>>

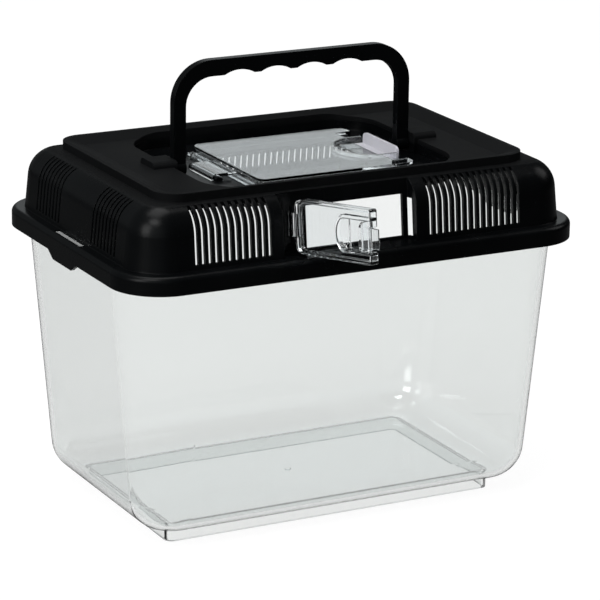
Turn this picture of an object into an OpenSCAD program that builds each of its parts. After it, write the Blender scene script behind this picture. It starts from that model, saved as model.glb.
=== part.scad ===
// Clear plastic keeper for small animals with a black ventilated lid.
// The origin is on the floor under the middle of the tub, +Z is up and the front faces -Y.

/* [Lid skirt] */
// Length of the lid over its skirt
lid_l = 230; // [224:1:240]
// Width of the lid over its skirt
lid_w = 153.2; // [150:0.2:158]
// Corner radius of the skirt
lid_corner = 23.8; // [23.2:0.2:26]
// Wall thickness of the lid
lid_wall = 1.8; // [1.4:0.1:2.1]
// Height of the skirt's lower edge above the floor
skirt_z = 125.5; // [115:0.5:135]
// Height of the skirt band
skirt_h = 8.5; // [7.5:0.5:10]
// Rounding of the skirt's upper edge
skirt_round = 2.5; // [1.5:0.1:3]
// Width of the ledge between the skirt's face and the foot of the dome
ledge_w = 6.1; // [5.8:0.1:6.6]
// Half width of the drop tab under the skirt at each end
drop_b = 10; // [8:0.5:12]
// Depth of the drop tab under the skirt
drop_h = 3.5; // [2:0.5:5]
// Length of the drop tab's sloped sides
drop_slope = 5.6; // [3:0.2:7]

/* [Lid dome] */
// Height of the dome above the ledge
dome_h = 27.8; // [26:0.1:30]
// Radius of the dome's shoulder
dome_r = 13.5; // [12.5:0.1:14]
// Inward lean of the dome's wall in degrees
dome_draft = 5.7; // [4:0.1:6.5]

/* [Tray] */
// Distance from the skirt's end face to the lip's outer face
lip_in_x = 22.35; // [21.2:0.05:24]
// Distance from the skirt's front face to the lip's outer face
lip_in_y = 18.25; // [17.6:0.05:18.8]
// Corner radius of the lip
lip_corner = 11.5; // [11:0.1:13]
// Height of the lip above the dome
lip_h = 3.6; // [3.2:0.1:4.4]
// Width of the lip's flat top
lip_flat = 2.2; // [1.6:0.1:2.6]
// Width from the lip's outer face to the flat floor of the tray
dish_w = 10.3; // [9.5:0.1:10.9]
// Depth of the tray's floor below the lip
dish_d = 2.4; // [2:0.1:2.8]
// Distance from a leg's outer face to the end of the racetrack pocket
pocket_past = 2.5; // [2.1:0.1:3.5]
// Half width of the racetrack pocket
pocket_b = 52; // [51.4:0.1:52.6]
// Corner radius of the racetrack pocket
pocket_r = 21; // [20:0.5:22]
// Depth of the racetrack pocket below the tray's floor
pocket_d = 6.8; // [6.4:0.1:7.2]

/* [Vents] */
// Width of a vent slot
vent_w = 1.5; // [1.2:0.1:1.7]
// Distance between the slots of the front and back
vent_pitch = 3.24; // [3:0.02:3.5]
// Farthest distance of the front and back slots from the middle
vent_far = 81.7; // [76:0.1:84]
// Height of the slots' lower ends above the ledge
vent_up = 2; // [1.5:0.1:4]
// Distance from the skirt's face to the slots' upper ends
vent_in = 15.6; // [14:0.1:16.2]
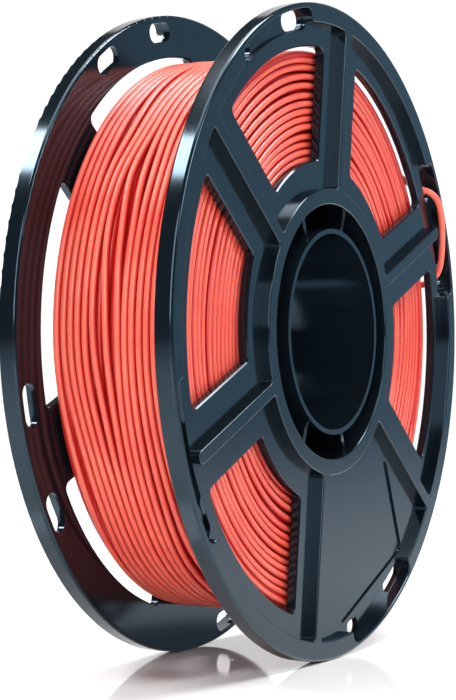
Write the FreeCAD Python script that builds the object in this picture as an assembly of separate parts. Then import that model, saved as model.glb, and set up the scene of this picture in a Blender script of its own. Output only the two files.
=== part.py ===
"""Filament spool: two moulded halves, the filament wound between them and its free end.

Millimetres. The spool's axis is Y, the front face looks along -Y and Z is up. The origin is the
centre of the bore, halfway between the two outer faces. Angles are seen from the front and turn
from +X towards +Z. Each half is first modelled with its axis along Z and its outer face up.
"""
import FreeCAD, Part
import math
import os

# Overall sizes
outer_radius = 80.0
overall_width = 44.0

# Flange: a thin web with a raised rim, raised spokes and a raised collar on its outer side
flange_thickness = 4.6
recess_depth = 2.2
rim_width = 4.8
rim_edge_round = 0.8
raised_edge_round = 0.35
recess_corner_radius = 1.0

# Spokes: the short ones stop just inside a station's pocket
spoke_count = 6
first_spoke_angle = 83.14
spoke_width = 3.2
short_spokes = (2, 5)
short_spoke_reach = 0.1

# Windows between the spokes, with the width of web left towards the drum and towards the rim's
# outer edge, and the one sector that stays closed and carries the label recess
closed_sector = 3
window_hub_gap = 7.4
window_rim_gap = 10.5
window_side_offset = 9.4
window_inner_corner = 1.0
window_outer_corner = 1.5
window_edge_chamfer = 0.3
label_length = 41.0
label_height = 26.0
label_inner_offset = 44.3
label_depth = 0.5
label_corner_radius = 1.5

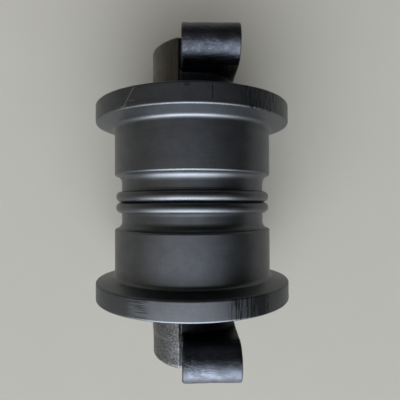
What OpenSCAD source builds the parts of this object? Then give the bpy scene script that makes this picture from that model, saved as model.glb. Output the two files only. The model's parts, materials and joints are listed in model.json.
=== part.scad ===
// Track roller: a two-flange roller shell that turns on a fixed shaft held by two cast collars.
// The shaft lies along Y, the collars' mounting faces look along +X, and +Z is up.
// The origin is on the shaft's axis, midway between the two flanges.

/* [Roller shell] */
// Outside diameter of the two flanges
flange_d = 190; // [184:1:200]
// Diameter of the two treads that the track links run on
tread_d = 154.2; // [150:0.2:158]
// Length of the shell from one end face to the other
shell_length = 186.4; // [184:0.2:192]
// Width of each flange's rim, rounded edges included
rim_width = 18; // [16:0.5:20]
// Radius of the rounded flange edges
rim_round = 1.8; // [1:0.1:2.5]
// Diameter of the relief groove between the treads
groove_d = 140.6; // [136:0.2:144]
// Distance from the weld to the start of the concave step up to the tread
groove_half_width = 18.6; // [17:0.1:22]
// Radius of the concave step between groove and tread
step_radius = 7.3; // [6:0.1:8]
// Radius of each curl of weld flash beside the weld
flash_radius = 5.2; // [3:0.1:6]

/* [Shaft and bushings] */
// Diameter of the shaft
shaft_d = 60; // [56:1:62]
// Distance that the shaft's ends lie below the collars' outer faces
shaft_recess = 2; // [0.5:0.5:4]
// Radial running clearance between bushing and shaft
running_gap = 0.06; // [0.02:0.01:0.1]
// Wall thickness of the bushings
bushing_wall = 4.44; // [3:0.1:5]
// Length of each bushing's sleeve under its flange
bushing_length = 38; // [30:1:40]
// Thickness of the bushing's thrust flange
thrust_flange = 4.5; // [3:0.5:5]

/* [Collars] */
// Distance from the centre to each collar's outer end face
collar_end = 150; // [146:1:156]
// Distance from the shaft's axis to the mounting faces
mount_height = 40.5; // [38:0.5:46]
// Distance from the shaft's axis to the bolt heads' seats, on the other side
seat_depth = 9.5; // [6:0.1:12]
// Radius of the hub's cast outline
hub_radius = 50.5; // [48:0.5:52]
// Distance of the hub's round outline from the shaft's axis, towards the mounting faces
hub_shift = 11; // [9:0.5:13]
// Diameter of the neck in the pocket between the pad and the seal housing
neck_d = 86; // [82:1:88]
// Diameter of the seal housing that runs inside the shell's end recess
housing_d = 120; // [118:1:122]

/* [Bolt pattern] */
// Distance between the bolt holes along the shaft
bolt_spacing_long = 272; // [270:1:280]
// Distance between the bolt holes across the shaft
bolt_spacing_cross = 119; // [116:1:124]
// Diameter of the clearance holes for M18 bolts
bolt_hole_d = 19.5; // [18.5:0.5:21]
// Diameter of the cast bosses round the bolt holes
boss_d = 35; // [32:0.5:38]

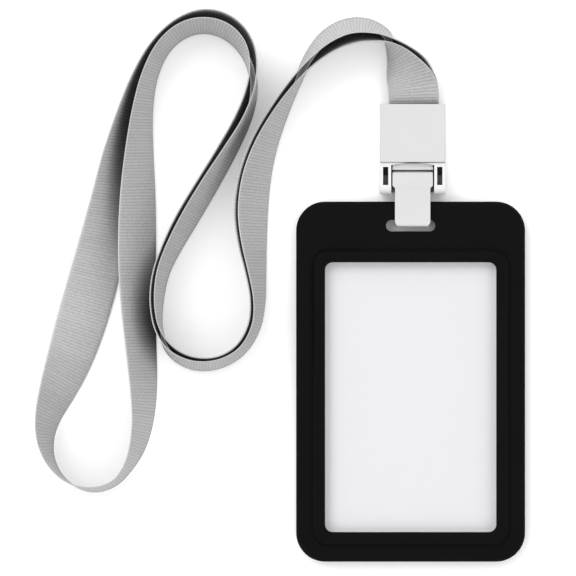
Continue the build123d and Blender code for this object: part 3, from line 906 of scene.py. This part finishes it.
class BADGE_OT_hook(bpy.types.Operator):
    """Make the flexible hook"""

    bl_idname = "badge.hook"
    bl_label = "Hook"

    def execute(self, context):
        settings = context.scene.badge_clasp
        # Flexible polypropylene, moulded: a softer, slightly see-through white.
        plastic = satin_plastic(
            "flexible_polypropylene", settings.hook_colour, HOOK_ROUGHNESS, HOOK_GRAIN, HOOK_THROUGH
        )
        piece = eased("hook", "hook_moulding", settings.edge_round, CLASP_EDGE, plastic)
        return {"FINISHED"}


# ---------------------------------------------------------------------------------------------
# Panel and registration
# ---------------------------------------------------------------------------------------------

STEPS = (
    BADGE_OT_stage,
    BADGE_OT_ribbon,
    BADGE_OT_holder,
    BADGE_OT_panes,
    BADGE_OT_card,
    BADGE_OT_clasp,
    BADGE_OT_hook,
)
SETTINGS = {
    "badge_stage": BADGE_PG_stage,
    "badge_ribbon": BADGE_PG_ribbon,
    "badge_holder": BADGE_PG_holder,
    "badge_clasp": BADGE_PG_clasp,
}


class BADGE_PT_panel(bpy.types.Panel):
    """The badge holder's settings and steps"""

    bl_label = "Lanyard badge holder"
    bl_idname = "BADGE_PT_panel"
    bl_space_type = "VIEW_3D"
    bl_region_type = "UI"
    bl_category = "Badge holder"

    def draw(self, context):
        for name, group in SETTINGS.items():
            box = self.layout.box()
            box.label(text=name.replace("_", " ").capitalize())
            for field in group.__annotations__:
                box.prop(getattr(context.scene, name), field)
        for step in STEPS:
            self.layout.operator(step.bl_idname)


def register():
    for group in SETTINGS.values():
        bpy.utils.register_class(group)
    for name, group in SETTINGS.items():
        setattr(bpy.types.Scene, name, bpy.props.PointerProperty(type=group))
    for step in STEPS:
        bpy.utils.register_class(step)
    bpy.utils.register_class(BADGE_PT_panel)


def unregister():
    bpy.utils.unregister_class(BADGE_PT_panel)
    for step in reversed(STEPS):
        bpy.utils.unregister_class(step)
    for name in SETTINGS:
        delattr(bpy.types.Scene, name)
    for group in reversed(SETTINGS.values()):
        bpy.utils.unregister_class(group)


def main():
    register()
    bpy.ops.badge.stage()
    bpy.ops.badge.ribbon()
    bpy.ops.badge.holder()
    bpy.ops.badge.panes()
    bpy.ops.badge.card()
    bpy.ops.badge.clasp()
    bpy.ops.badge.hook()


if __name__ == "__main__":
    main()
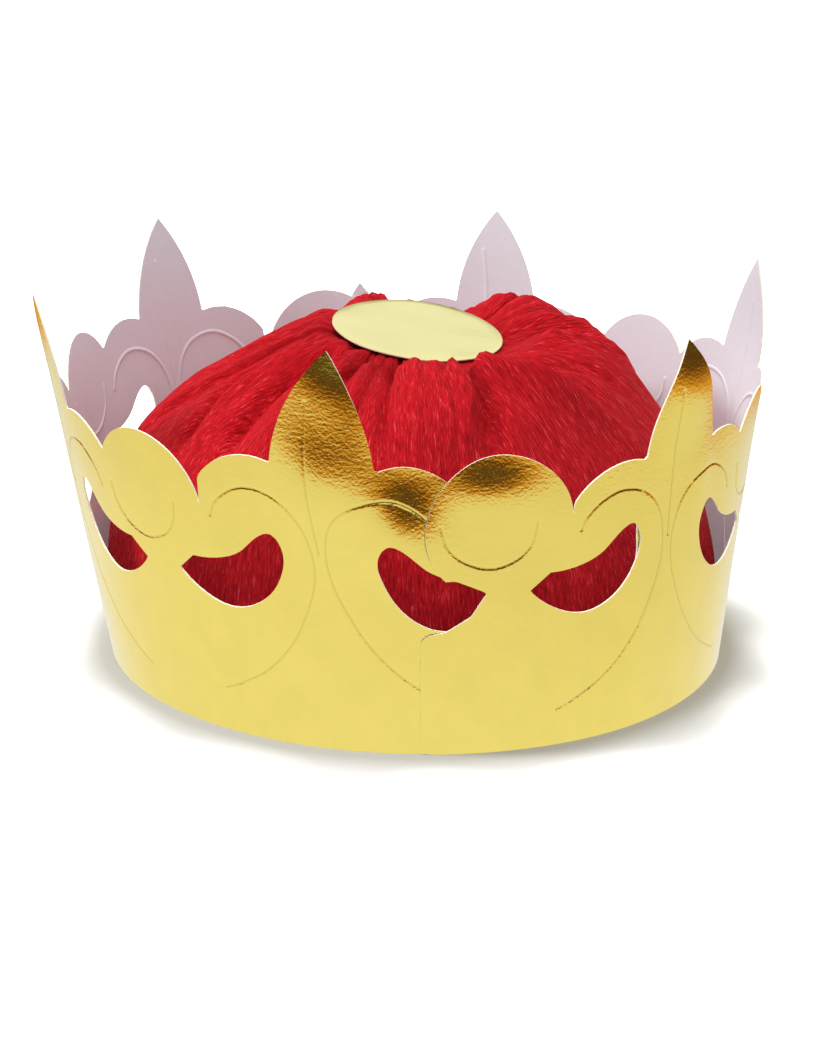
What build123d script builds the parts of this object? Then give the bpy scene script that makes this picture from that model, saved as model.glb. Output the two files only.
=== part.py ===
from build123d import *
from math import cos, radians, sin
import os

os.makedirs("parts", exist_ok=True)

# A party crown of gold-faced card with a gathered crepe-paper cap inside.
# Millimetres. +Z is up, the origin is the middle of the bottom edge.
# Azimuths are in degrees: 0 is the front (-Y), 90 is the right (+X).

# The card ring: an upright strip that widens upwards and leans a little to the left
card = 0.5
layer_gap = 0.12
bottom_radius = 95.0
flare = 0.137
lean_x = -0.0463
lean_y = -0.0056
strip_height = 124.0

# Reach of the punch that cuts the pattern: from inside the ring to outside it
punch_start = 72.0
punch_length = 58.0

# One repeat of the pattern, measured from the middle of a fleur
fleur_base_height = 85.2
fleur_half_width = 14.1
fleur_side = (9.9, 101.8)
fleur_tip_height = 117.2
scroll_top = (24.4, 85.8)
cusp = (36.6, 77.2)
window_outline = [
    (46.0, 49.1),
    (38.2, 42.7),
    (29.6, 40.4),
    (18.2, 46.1),
    (13.7, 54.0),
    (13.2, 60.2),
    (16.3, 64.8),
    (21.2, 62.6),
    (26.0, 58.0),
    (32.0, 55.2),
    (41.0, 54.0),
]
lobe_radius = 20.6
lobe_height = 67.6
body_height = 66.0

# The window beside a blank's tongue end reaches this much lower, point by point
seam_window_dip = [2.2, 2.2, 2.2, 1.4, 0.0, 0.0, 0.0, 0.4, 1.0, 1.4, 1.4]

# Overlap of the cut shapes with the plain band, and how far a blank is drawn past its ends
shape_overlap = 6.0
start_margin = 25.0
end_margin = 60.0

# A leaning leaf bends less at its sides than at its tip
side_lean = 0.7

# Each fleur, from a blank's lobed end on: azimuth, lift, turn of its shoulders, lean of its leaf
left_fleurs = [(-131.6, 0.3, 3.0, 0.0), (-72.0, -0.6, 0.0, -4.0), (-11.3, 0.6, -1.0, -4.5)]
right_fleurs = [(45.6, -1.6, 2.6, 1.0), (102.0, 0.4, 0.0, 5.0), (163.3, -1.5, 0.0, 0.0)]

# Each round lobe, from the lobed end on: azimuth, lift
left_lobes = [(-163.6, -0.6), (-102.8, 1.6), (-43.2, 0.0)]
right_lobes = [(14.3, 0.6), (73.4, 1.4), (131.6, -0.6)]

# Lobed end of a blank, measured from the middle of its end lobe
end_edge = -21.8
end_shoulder_height = 36.8
end_notch_low = (-15.0, 38.2)
end_notch_bend = (-8.1, 42.6)
end_notch_point = (-3.7, 49.5)
end_notch_high = (-12.5, 53.6)
end_overlap = 7.0
end_corner = 3.4

# Tongue end of a blank, in degrees on from its last fleur: a peak, a wide dip and a horn
tongue_root = (19.8, 77.0)
tongue_root_inside = (14.8, 60.0)
tongue_peak = (25.4, 89.6)
tongue_peak_flank = (27.3, 84.7)
tongue_wall = (28.6, 60.0)
tongue_floor = (38.5, 37.5)
tongue_far_wall = (49.4, 60.0)
tongue_horn_flank = (51.2, 81.5)
tongue_horn = (52.7, 86.0)

# Tongues of the two blanks stand a little lower and higher than their fleurs
left_tongue_lift = -1.8
right_tongue_lift = 0.0

# Round card that covers the gather: it falls to the right and rises to the back
disc_radius = 26.2
disc_centre = Vector(-0.3, 0.0, 97.9)
disc_fall_right = 0.111
disc_rise_back = 0.11

# Crepe cap: rings from the rim up towards the gather: radius, height, rise to the right, pleat depth
pleat_count = 30
cap_sheet = 1.2
cap_rings = [
    (96.1, 10.0, 0.0, 0.0),
    (93.4, 36.0, 0.0, 1.6),
    (87.0, 61.0, 0.5, 2.4),
    (76.5, 77.0, 3.4, 2.8),
    (62.0, 88.6, 6.2, 3.0),
    (47.0, 94.4, 4.0, 3.0),
    (33.0, 94.9, 0.0, 2.4),
]
gather_radius = 25.6
gather_depth = 0.5


def ring_radius(height):
    """Inner radius of the card ring at a height."""
    return bottom_radius + flare * height


def punch_plane(azimuth):
    """Upright plane inside the ring: +X runs to the right as seen from outside, +Z points out."""
    turn = radians(azimuth)
    out = Vector(sin(turn), -cos(turn), 0)
    return Plane(origin=out * punch_start, x_dir=(cos(turn), sin(turn), 0), z_dir=out)


def leaned(point, azimuth, lift=0.0, turn=0.0):
    """A pattern point, turned about the foot of its fleur, lifted, and leaned with the ring."""
    x, y = point
    angle = radians(turn)
    rise = y - fleur_base_height
    turned_x = x * cos(angle) - rise * sin(angle)
    turned_y = x * sin(angle) + rise * cos(angle) + fleur_base_height + lift
    drift = lean_x * cos(radians(azimuth)) + lean_y * sin(radians(azimuth))
    return (turned_x + drift * turned_y, turned_y)


def mirrored(point, side):
    """A point of the right half of the pattern, on the side asked for: 1 right, -1 left."""
    return (side * point[0], point[1])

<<

- **What needs to be done**
Copy every line that contains the string "only".

- **Output of the task**
Write the FreeCAD Python script that builds the object in this picture as an assembly of separate parts. Then import that model, saved as model.glb, and set up the scene of this picture in a Blender script of its own. Output only the two files.
What OpenSCAD source builds the parts of this object? Then give the bpy scene script that makes this picture from that model, saved as model.glb. Output the two files only. The model's parts, materials and joints are listed in model.json.
What build123d script builds the parts of this object? Then give the bpy scene script that makes this picture from that model, saved as model.glb. Output the two files only.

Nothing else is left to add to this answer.